The Law Society supports the widening of the definition of disability in the Disability Discrimination Act 1995 to include people who are perceived as having a disability and discrimination by association. This would ensure protection for the following:

  • A worker who is discriminated against because people believe he/she is HIV+
  • A person with a family history of a disability who is discriminated against because it is believed the person may also develop the condition
  • A parent who is refused a job because the employer assumes he or she will need time off work to look after a child with a disability
  • A carer of a person with a disability who is refused accommodation because of his or her association with the person with a disability
  • People who are refused access to a restaurant because they are with a friend who has a disability

During its oral evidence the Law Society agreed to provide the Joint Committee with examples of how disability discrimination law in America and Australia protects people who are perceived as having a disability and covers discrimination by association.

In America people who are perceived as being disabled are included under the core definition of disability. Thus Section 3 (2) of the Americans with Disabilities Act 1990 defines the term 'disability' as:

(A) a physical or mental impairment that substantially limits one or more of the major life activities of such individual;

(B) a record of such as impairment; or

(C) being regarded as having such an impairment

Regulations specify three ways in which a person may be 'regarded as having such an impairment': an individual with an impairment which is not substantially limiting but is treated as if it is, an individual who has a substantially limiting impairment as a result of the attitudes of others and someone who does not have an impairment as defined but are treated as if they have a substantially limiting one.

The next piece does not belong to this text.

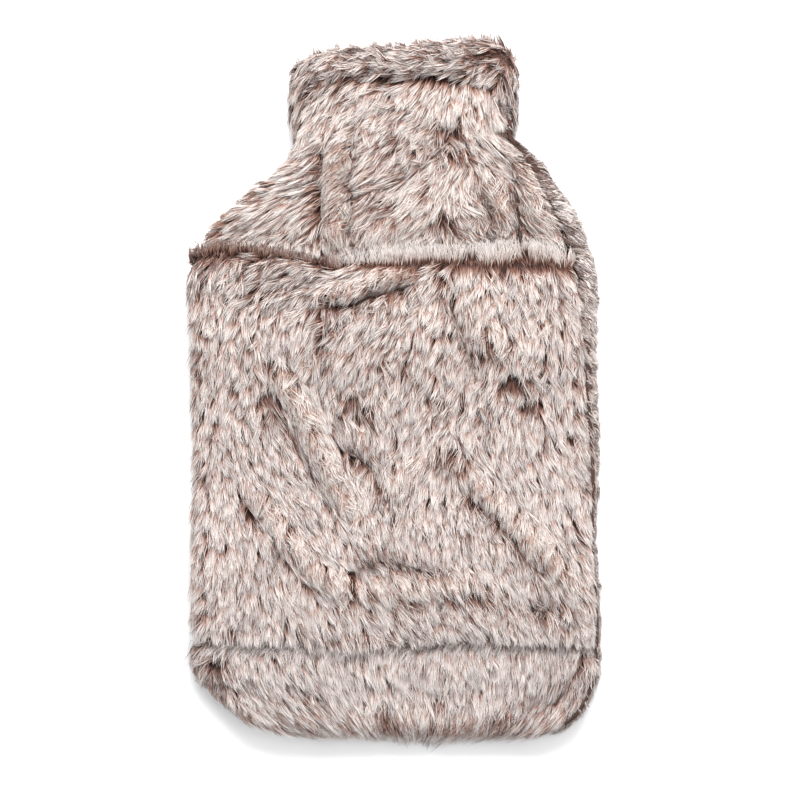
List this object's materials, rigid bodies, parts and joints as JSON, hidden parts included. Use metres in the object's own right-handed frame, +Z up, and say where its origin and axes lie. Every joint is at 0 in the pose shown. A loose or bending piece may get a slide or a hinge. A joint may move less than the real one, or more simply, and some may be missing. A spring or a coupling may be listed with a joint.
{
  "type": "hot water bottle cover",
  "caption": "Long-pile faux-fur cover for a hot water bottle, lying flat and empty: lapped front panels, round bottom corners, narrow neck with a turned top.",
  "frame": {"origin": "middle of the bounding box at the resting face", "axes": "+Z up from the surface it lies on, +Y from the round bottom to the neck, +X to the right seen from above"},
  "size_m": [0.2206, 0.375, 0.0296],
  "materials": {
    "faux_fur": "long pinkish beige pile with dark brown roots, matt",
    "faux_fur_turned": "the same pile, rolled over at the neck"
  },
  "bodies": {
    "root": {"back_panel": "faux_fur", "yoke_panel": "faux_fur", "middle_panel": "faux_fur", "bottom_panel": "faux_fur", "neck_cuff": "faux_fur_turned"}
  },
  "joints": []
}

The Americans with Disabilities Act 1990 also covers discrimination by association. Title I (Employment) makes it clear that the term 'discriminate' includes excluding or otherwise denying equal jobs or benefits to a qualified individual because of the known disability of an individual with whom the qualified individual is known to have a relationship or association. Similarly under Title III (Public Accommodations and Services Operated by Private Entities) it is discriminatory to;

"exclude or otherwise deny equal, goods, services, facilities, privileges, advantages, accommodations, or other opportunities to an individual or entity because of the known disability of an individual with whom the individual or entity is known to have a relationship or association".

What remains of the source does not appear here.